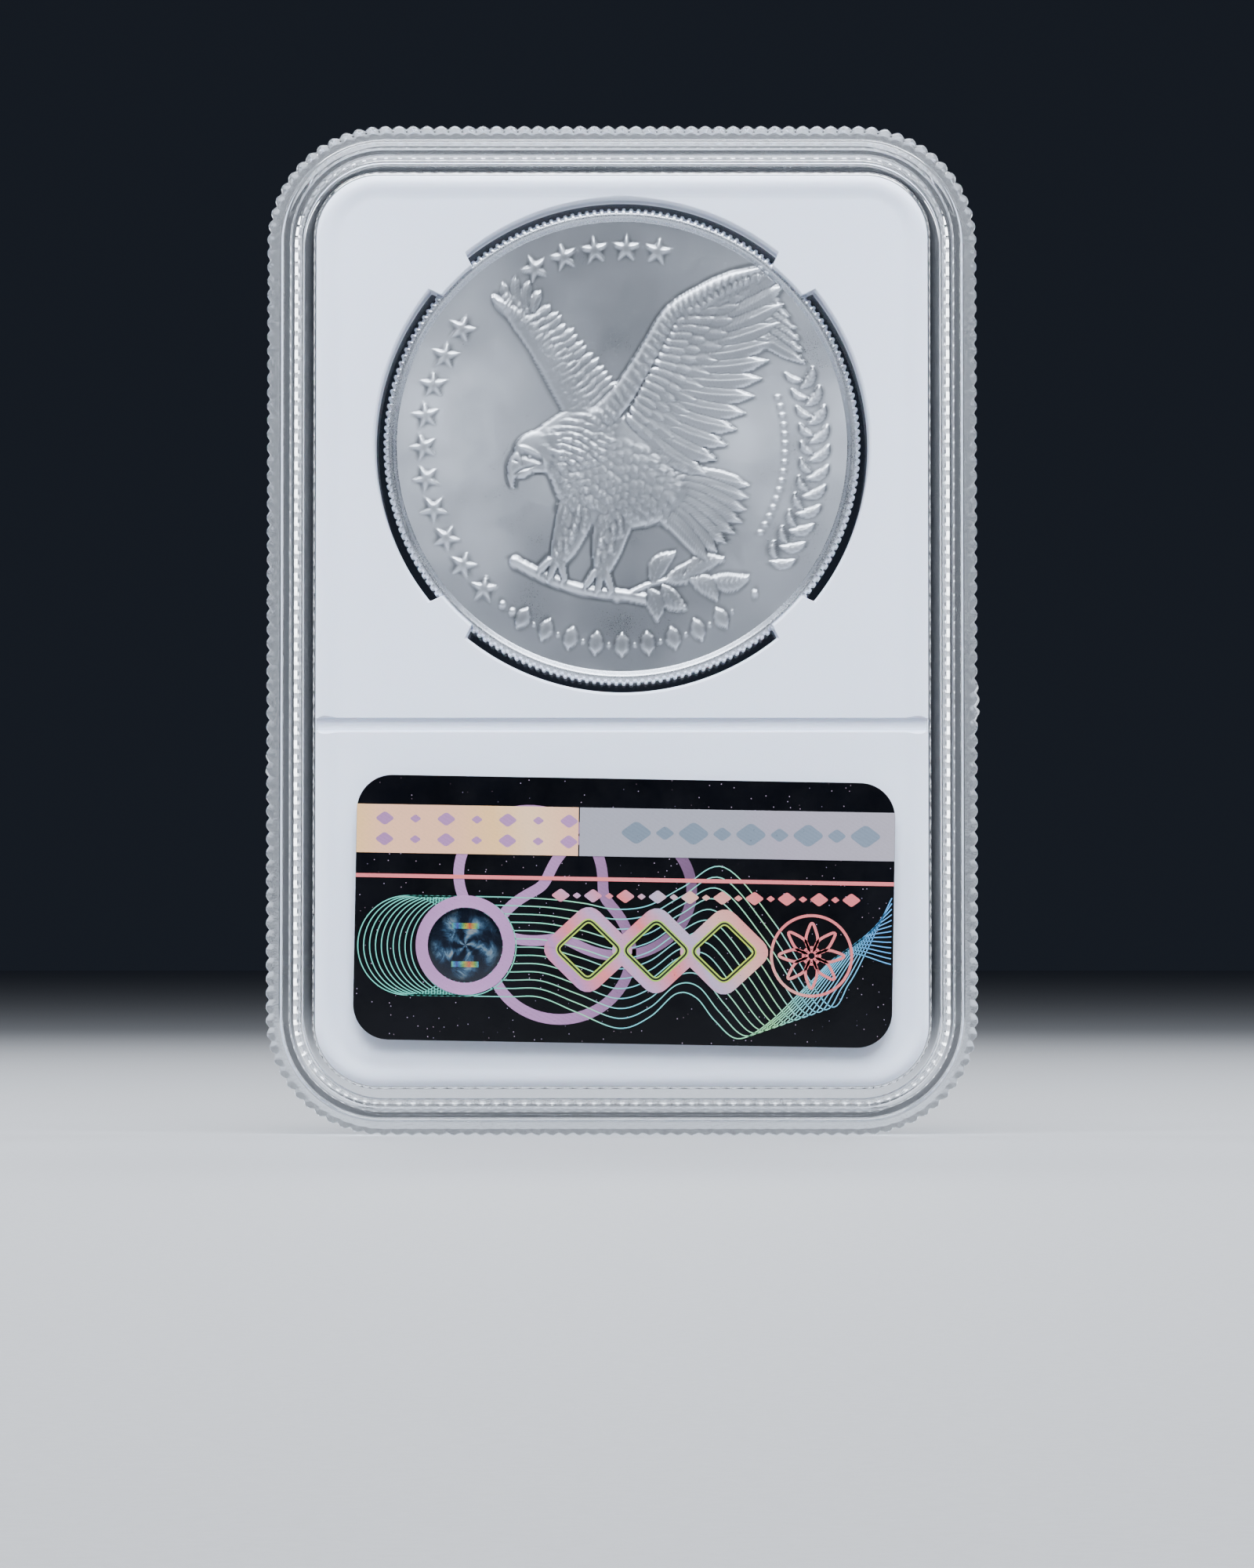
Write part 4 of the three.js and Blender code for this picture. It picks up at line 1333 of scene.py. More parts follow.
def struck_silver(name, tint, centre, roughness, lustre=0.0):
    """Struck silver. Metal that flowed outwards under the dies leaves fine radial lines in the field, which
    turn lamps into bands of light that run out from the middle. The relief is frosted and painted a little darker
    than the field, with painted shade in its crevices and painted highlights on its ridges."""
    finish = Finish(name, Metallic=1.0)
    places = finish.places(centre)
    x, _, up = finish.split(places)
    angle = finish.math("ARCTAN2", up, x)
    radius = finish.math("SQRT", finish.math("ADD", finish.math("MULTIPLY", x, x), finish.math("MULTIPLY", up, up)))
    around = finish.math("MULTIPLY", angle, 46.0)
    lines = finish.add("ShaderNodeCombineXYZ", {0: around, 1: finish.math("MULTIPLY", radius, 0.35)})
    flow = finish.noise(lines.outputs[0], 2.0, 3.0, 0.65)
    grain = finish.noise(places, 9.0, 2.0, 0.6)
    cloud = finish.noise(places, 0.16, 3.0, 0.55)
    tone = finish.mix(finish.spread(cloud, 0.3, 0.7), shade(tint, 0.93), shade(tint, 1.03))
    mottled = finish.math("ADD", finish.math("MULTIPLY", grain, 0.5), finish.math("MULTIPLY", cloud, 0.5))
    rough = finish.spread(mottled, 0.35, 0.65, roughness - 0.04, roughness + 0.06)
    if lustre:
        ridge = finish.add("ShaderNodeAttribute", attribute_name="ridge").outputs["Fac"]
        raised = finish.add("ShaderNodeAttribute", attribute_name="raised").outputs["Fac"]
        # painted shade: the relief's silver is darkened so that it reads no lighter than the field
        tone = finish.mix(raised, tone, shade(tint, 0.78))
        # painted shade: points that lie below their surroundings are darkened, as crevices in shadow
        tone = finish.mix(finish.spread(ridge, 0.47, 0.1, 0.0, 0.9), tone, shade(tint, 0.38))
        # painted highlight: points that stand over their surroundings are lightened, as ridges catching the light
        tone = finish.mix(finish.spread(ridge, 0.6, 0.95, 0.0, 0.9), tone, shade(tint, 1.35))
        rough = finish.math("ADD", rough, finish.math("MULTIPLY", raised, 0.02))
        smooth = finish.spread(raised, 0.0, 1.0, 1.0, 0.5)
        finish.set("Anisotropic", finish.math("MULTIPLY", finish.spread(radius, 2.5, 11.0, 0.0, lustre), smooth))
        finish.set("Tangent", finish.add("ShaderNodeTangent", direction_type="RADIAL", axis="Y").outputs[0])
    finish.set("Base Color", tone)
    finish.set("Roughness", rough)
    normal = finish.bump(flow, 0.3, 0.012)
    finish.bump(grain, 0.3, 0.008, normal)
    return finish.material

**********

Restate the data above word for word, please.

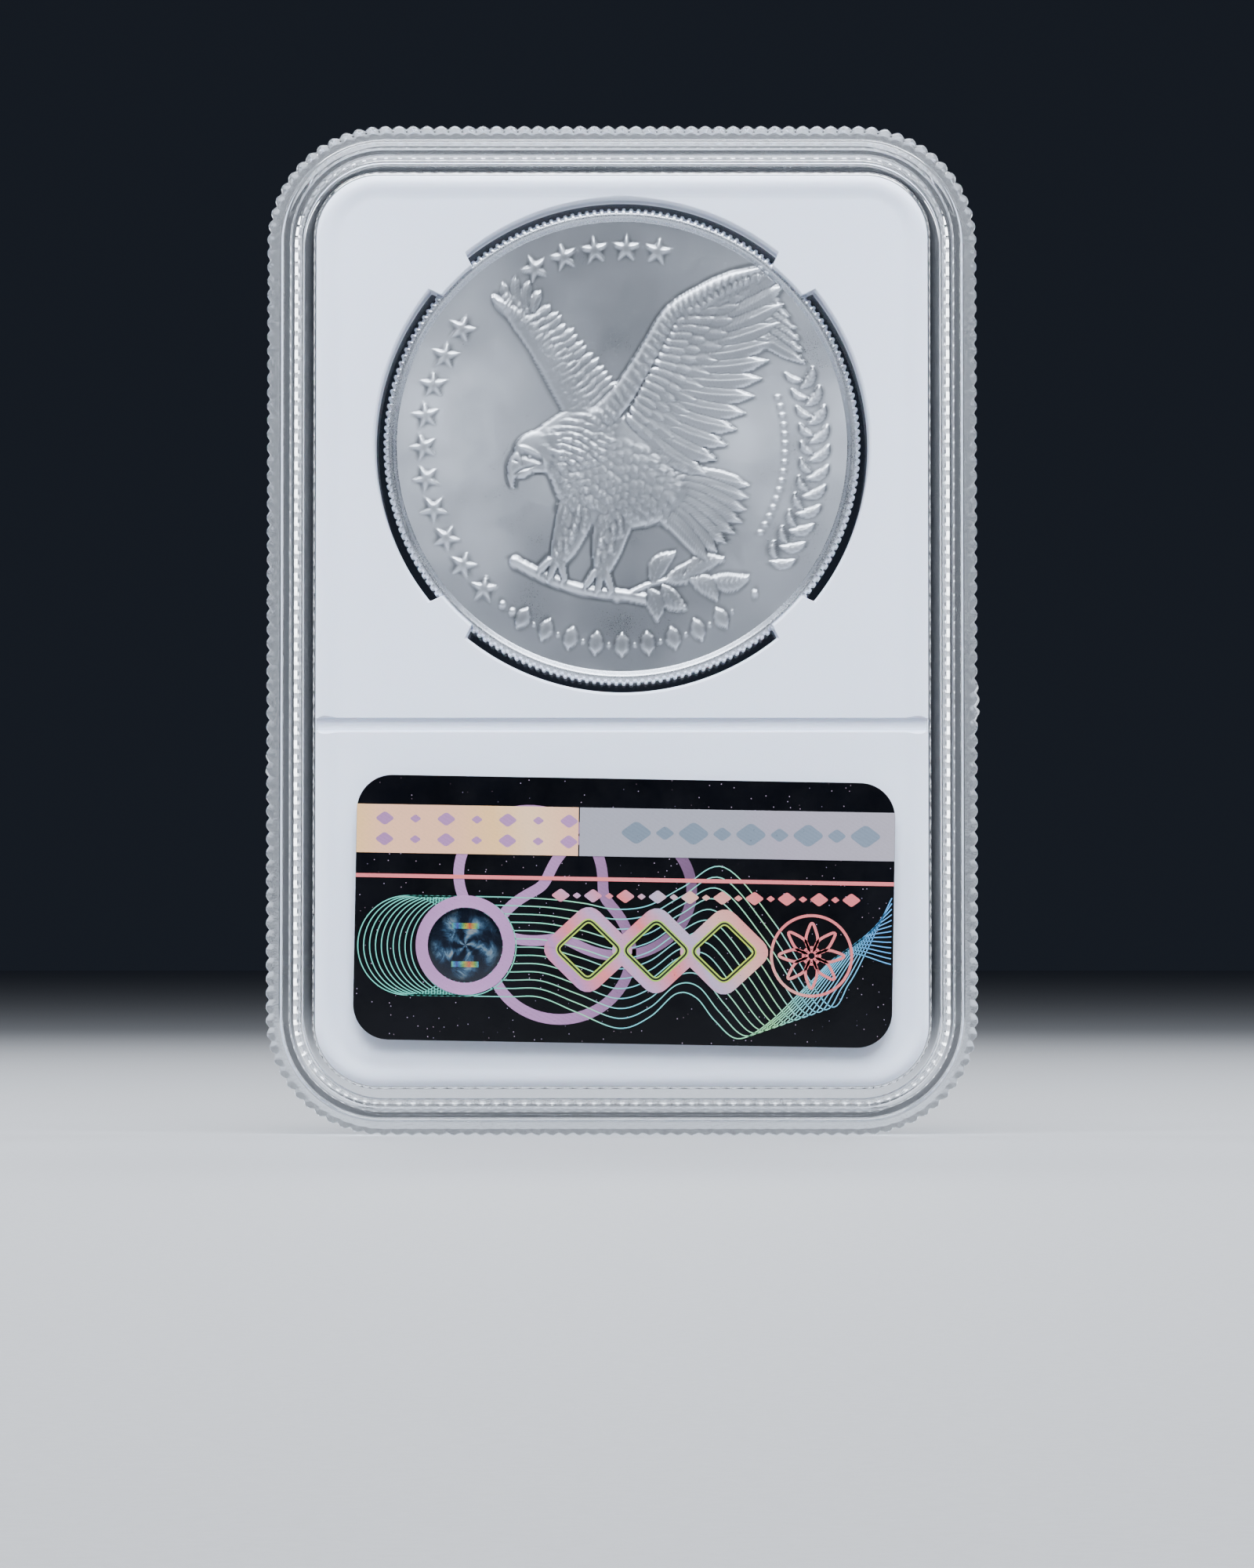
Write part 4 of the three.js and Blender code for this picture. It picks up at line 1333 of scene.py. More parts follow.
def struck_silver(name, tint, centre, roughness, lustre=0.0):
    """Struck silver. Metal that flowed outwards under the dies leaves fine radial lines in the field, which
    turn lamps into bands of light that run out from the middle. The relief is frosted and painted a little darker
    than the field, with painted shade in its crevices and painted highlights on its ridges."""
    finish = Finish(name, Metallic=1.0)
    places = finish.places(centre)
    x, _, up = finish.split(places)
    angle = finish.math("ARCTAN2", up, x)
    radius = finish.math("SQRT", finish.math("ADD", finish.math("MULTIPLY", x, x), finish.math("MULTIPLY", up, up)))
    around = finish.math("MULTIPLY", angle, 46.0)
    lines = finish.add("ShaderNodeCombineXYZ", {0: around, 1: finish.math("MULTIPLY", radius, 0.35)})
    flow = finish.noise(lines.outputs[0], 2.0, 3.0, 0.65)
    grain = finish.noise(places, 9.0, 2.0, 0.6)
    cloud = finish.noise(places, 0.16, 3.0, 0.55)
    tone = finish.mix(finish.spread(cloud, 0.3, 0.7), shade(tint, 0.93), shade(tint, 1.03))
    mottled = finish.math("ADD", finish.math("MULTIPLY", grain, 0.5), finish.math("MULTIPLY", cloud, 0.5))
    rough = finish.spread(mottled, 0.35, 0.65, roughness - 0.04, roughness + 0.06)
    if lustre:
        ridge = finish.add("ShaderNodeAttribute", attribute_name="ridge").outputs["Fac"]
        raised = finish.add("ShaderNodeAttribute", attribute_name="raised").outputs["Fac"]
        # painted shade: the relief's silver is darkened so that it reads no lighter than the field
        tone = finish.mix(raised, tone, shade(tint, 0.78))
        # painted shade: points that lie below their surroundings are darkened, as crevices in shadow
        tone = finish.mix(finish.spread(ridge, 0.47, 0.1, 0.0, 0.9), tone, shade(tint, 0.38))
        # painted highlight: points that stand over their surroundings are lightened, as ridges catching the light
        tone = finish.mix(finish.spread(ridge, 0.6, 0.95, 0.0, 0.9), tone, shade(tint, 1.35))
        rough = finish.math("ADD", rough, finish.math("MULTIPLY", raised, 0.02))
        smooth = finish.spread(raised, 0.0, 1.0, 1.0, 0.5)
        finish.set("Anisotropic", finish.math("MULTIPLY", finish.spread(radius, 2.5, 11.0, 0.0, lustre), smooth))
        finish.set("Tangent", finish.add("ShaderNodeTangent", direction_type="RADIAL", axis="Y").outputs[0])
    finish.set("Base Color", tone)
    finish.set("Roughness", rough)
    normal = finish.bump(flow, 0.3, 0.012)
    finish.bump(grain, 0.3, 0.008, normal)
    return finish.material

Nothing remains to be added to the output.